• Information supplied:

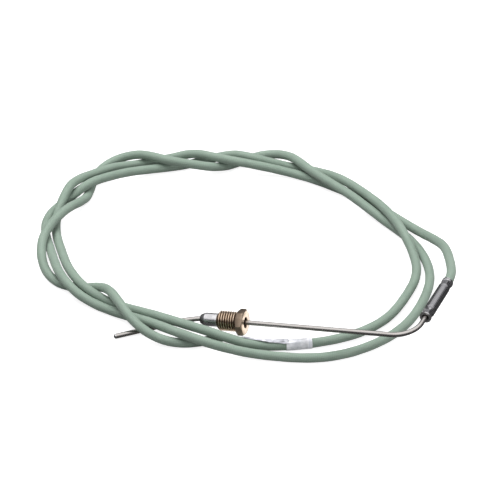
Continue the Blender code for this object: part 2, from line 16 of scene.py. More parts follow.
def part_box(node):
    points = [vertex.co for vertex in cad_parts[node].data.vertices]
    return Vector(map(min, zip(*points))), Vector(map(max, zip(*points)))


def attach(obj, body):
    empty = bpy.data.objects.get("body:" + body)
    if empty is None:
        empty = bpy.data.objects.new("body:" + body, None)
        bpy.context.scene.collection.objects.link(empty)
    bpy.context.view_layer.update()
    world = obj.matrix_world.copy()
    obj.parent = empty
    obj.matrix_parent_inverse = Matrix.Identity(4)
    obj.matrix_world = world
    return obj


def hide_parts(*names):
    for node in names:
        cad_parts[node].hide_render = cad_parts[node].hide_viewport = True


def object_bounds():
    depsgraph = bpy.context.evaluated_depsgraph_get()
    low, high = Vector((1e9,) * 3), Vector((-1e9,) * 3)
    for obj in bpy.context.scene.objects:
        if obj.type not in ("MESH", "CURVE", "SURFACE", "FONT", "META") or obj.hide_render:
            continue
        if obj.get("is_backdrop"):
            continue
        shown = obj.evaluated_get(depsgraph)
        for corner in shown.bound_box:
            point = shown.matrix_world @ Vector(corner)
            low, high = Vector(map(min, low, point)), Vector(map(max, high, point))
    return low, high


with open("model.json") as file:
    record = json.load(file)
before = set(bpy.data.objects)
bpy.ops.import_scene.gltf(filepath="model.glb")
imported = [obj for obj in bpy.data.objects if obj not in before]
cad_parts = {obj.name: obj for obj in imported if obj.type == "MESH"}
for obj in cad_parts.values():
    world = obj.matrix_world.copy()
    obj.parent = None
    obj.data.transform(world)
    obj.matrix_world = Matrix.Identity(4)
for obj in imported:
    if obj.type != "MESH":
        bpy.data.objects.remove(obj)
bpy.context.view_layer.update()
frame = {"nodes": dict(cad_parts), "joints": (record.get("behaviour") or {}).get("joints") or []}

MM = 0.001
UP = np.array([0.0, 0.0, 1.0])
MAIN_BODY = "probe_and_cable"
# point attribute: painted shade on turned metal, painted glints on drawn steel
MARKS = "marks"
SHARP_ANGLE = math.radians(38)
LONGEST_CORNER_CUT = 0.45

# ---- corners in one ring of each of the frame's swept solids, bore included ---------------------
JACKET_RING = 14
INSULATION_RING = 9
CORE_RING = 4
SHEATH_RING = 24
SAME_CORNER = 0.002 * MM

# ---- sizes of the fine pieces that the frame doesn't give ---------------------------------------
CABLE_RADIUS = 2.82 * MM
CABLE_BORE_RADIUS = 2.2 * MM
CABLE_COLUMNS = 32
CABLE_STEP = 1.5 * MM
TWIST_PITCH = 26 * MM
TWIST_DEPTH = 0.03 * MM
SWELL_DEPTH = 0.02 * MM
SWELL_SCALE = 90
CUT_END_DROP = 0.25 * MM
CABLE_START_STATIONS = 4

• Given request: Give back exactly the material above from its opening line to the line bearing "if empty is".

• Response:
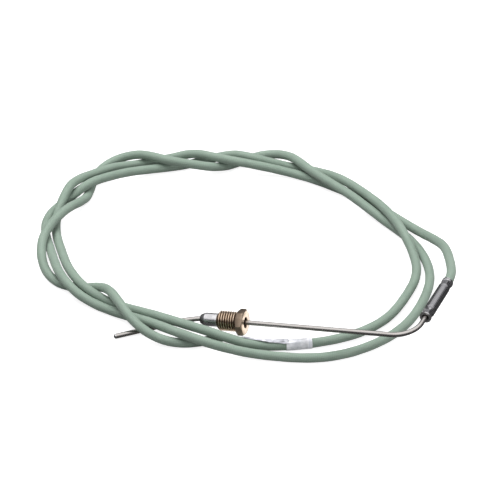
Continue the Blender code for this object: part 2, from line 16 of scene.py. More parts follow.
def part_box(node):
    points = [vertex.co for vertex in cad_parts[node].data.vertices]
    return Vector(map(min, zip(*points))), Vector(map(max, zip(*points)))


def attach(obj, body):
    empty = bpy.data.objects.get("body:" + body)
    if empty is None:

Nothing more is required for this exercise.